** start Information supplied **

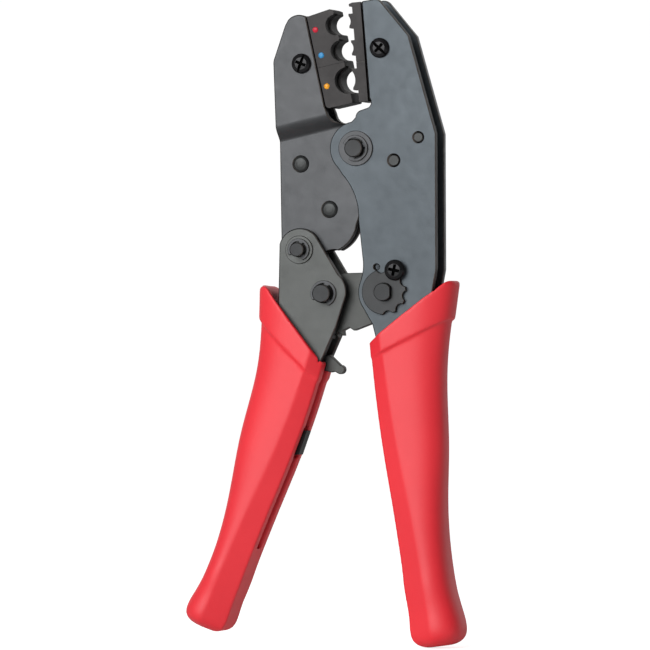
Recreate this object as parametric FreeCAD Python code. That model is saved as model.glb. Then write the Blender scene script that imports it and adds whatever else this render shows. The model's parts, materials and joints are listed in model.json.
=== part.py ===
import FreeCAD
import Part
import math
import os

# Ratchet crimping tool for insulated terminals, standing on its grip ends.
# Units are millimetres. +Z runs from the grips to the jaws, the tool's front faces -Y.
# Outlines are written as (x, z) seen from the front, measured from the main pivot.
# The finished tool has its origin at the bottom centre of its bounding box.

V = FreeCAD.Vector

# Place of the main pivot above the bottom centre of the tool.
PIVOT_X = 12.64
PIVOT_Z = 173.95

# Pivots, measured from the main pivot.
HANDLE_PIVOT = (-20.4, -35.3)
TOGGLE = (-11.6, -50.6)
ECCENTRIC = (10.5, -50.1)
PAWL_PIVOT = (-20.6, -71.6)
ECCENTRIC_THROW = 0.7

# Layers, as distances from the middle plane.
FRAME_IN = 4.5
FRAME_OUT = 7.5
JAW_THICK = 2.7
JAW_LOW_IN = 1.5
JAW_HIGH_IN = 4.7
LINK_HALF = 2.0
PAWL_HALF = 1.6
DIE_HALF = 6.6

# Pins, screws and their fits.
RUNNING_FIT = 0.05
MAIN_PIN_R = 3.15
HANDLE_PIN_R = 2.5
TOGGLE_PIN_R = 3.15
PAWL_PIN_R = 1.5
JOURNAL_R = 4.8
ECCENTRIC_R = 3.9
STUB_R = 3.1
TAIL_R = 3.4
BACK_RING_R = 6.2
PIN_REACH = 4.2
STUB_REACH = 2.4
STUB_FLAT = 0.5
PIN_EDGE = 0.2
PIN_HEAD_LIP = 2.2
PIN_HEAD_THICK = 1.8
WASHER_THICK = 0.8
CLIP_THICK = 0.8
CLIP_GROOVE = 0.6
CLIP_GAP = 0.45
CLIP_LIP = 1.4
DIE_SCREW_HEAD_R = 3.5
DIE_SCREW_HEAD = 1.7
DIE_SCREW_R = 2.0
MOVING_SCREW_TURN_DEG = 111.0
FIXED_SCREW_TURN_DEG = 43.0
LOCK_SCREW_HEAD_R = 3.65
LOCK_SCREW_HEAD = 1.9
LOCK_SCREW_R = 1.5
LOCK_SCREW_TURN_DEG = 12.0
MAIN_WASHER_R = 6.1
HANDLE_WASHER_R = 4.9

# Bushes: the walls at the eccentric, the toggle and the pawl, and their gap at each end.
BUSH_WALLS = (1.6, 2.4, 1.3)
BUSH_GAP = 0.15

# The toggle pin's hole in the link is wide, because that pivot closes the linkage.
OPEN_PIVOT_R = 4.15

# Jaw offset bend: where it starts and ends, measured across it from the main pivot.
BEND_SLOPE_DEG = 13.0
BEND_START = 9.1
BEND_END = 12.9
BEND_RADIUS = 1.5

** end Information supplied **

To do: Print the complete listing again, exactly as it stands.

Task output:
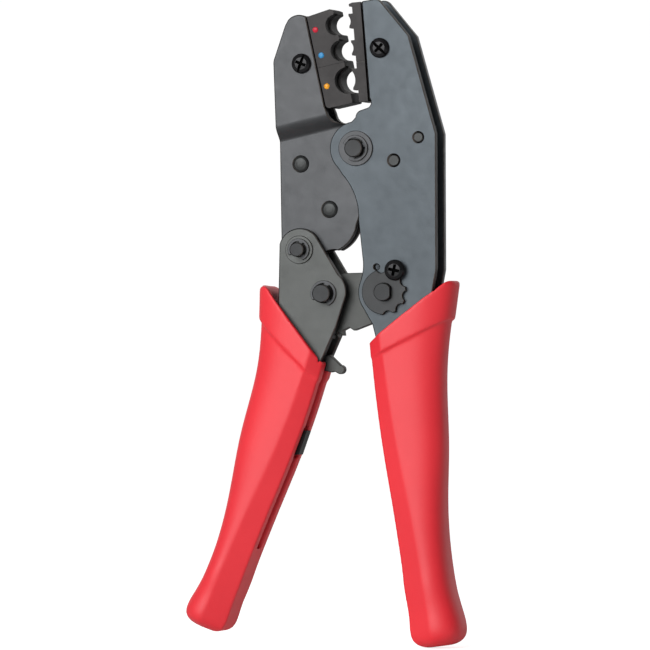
Recreate this object as parametric FreeCAD Python code. That model is saved as model.glb. Then write the Blender scene script that imports it and adds whatever else this render shows. The model's parts, materials and joints are listed in model.json.
=== part.py ===
import FreeCAD
import Part
import math
import os

# Ratchet crimping tool for insulated terminals, standing on its grip ends.
# Units are millimetres. +Z runs from the grips to the jaws, the tool's front faces -Y.
# Outlines are written as (x, z) seen from the front, measured from the main pivot.
# The finished tool has its origin at the bottom centre of its bounding box.

V = FreeCAD.Vector

# Place of the main pivot above the bottom centre of the tool.
PIVOT_X = 12.64
PIVOT_Z = 173.95

# Pivots, measured from the main pivot.
HANDLE_PIVOT = (-20.4, -35.3)
TOGGLE = (-11.6, -50.6)
ECCENTRIC = (10.5, -50.1)
PAWL_PIVOT = (-20.6, -71.6)
ECCENTRIC_THROW = 0.7

# Layers, as distances from the middle plane.
FRAME_IN = 4.5
FRAME_OUT = 7.5
JAW_THICK = 2.7
JAW_LOW_IN = 1.5
JAW_HIGH_IN = 4.7
LINK_HALF = 2.0
PAWL_HALF = 1.6
DIE_HALF = 6.6

# Pins, screws and their fits.
RUNNING_FIT = 0.05
MAIN_PIN_R = 3.15
HANDLE_PIN_R = 2.5
TOGGLE_PIN_R = 3.15
PAWL_PIN_R = 1.5
JOURNAL_R = 4.8
ECCENTRIC_R = 3.9
STUB_R = 3.1
TAIL_R = 3.4
BACK_RING_R = 6.2
PIN_REACH = 4.2
STUB_REACH = 2.4
STUB_FLAT = 0.5
PIN_EDGE = 0.2
PIN_HEAD_LIP = 2.2
PIN_HEAD_THICK = 1.8
WASHER_THICK = 0.8
CLIP_THICK = 0.8
CLIP_GROOVE = 0.6
CLIP_GAP = 0.45
CLIP_LIP = 1.4
DIE_SCREW_HEAD_R = 3.5
DIE_SCREW_HEAD = 1.7
DIE_SCREW_R = 2.0
MOVING_SCREW_TURN_DEG = 111.0
FIXED_SCREW_TURN_DEG = 43.0
LOCK_SCREW_HEAD_R = 3.65
LOCK_SCREW_HEAD = 1.9
LOCK_SCREW_R = 1.5
LOCK_SCREW_TURN_DEG = 12.0
MAIN_WASHER_R = 6.1
HANDLE_WASHER_R = 4.9

# Bushes: the walls at the eccentric, the toggle and the pawl, and their gap at each end.
BUSH_WALLS = (1.6, 2.4, 1.3)
BUSH_GAP = 0.15

# The toggle pin's hole in the link is wide, because that pivot closes the linkage.
OPEN_PIVOT_R = 4.15

# Jaw offset bend: where it starts and ends, measured across it from the main pivot.
BEND_SLOPE_DEG = 13.0
BEND_START = 9.1
BEND_END = 12.9
BEND_RADIUS = 1.5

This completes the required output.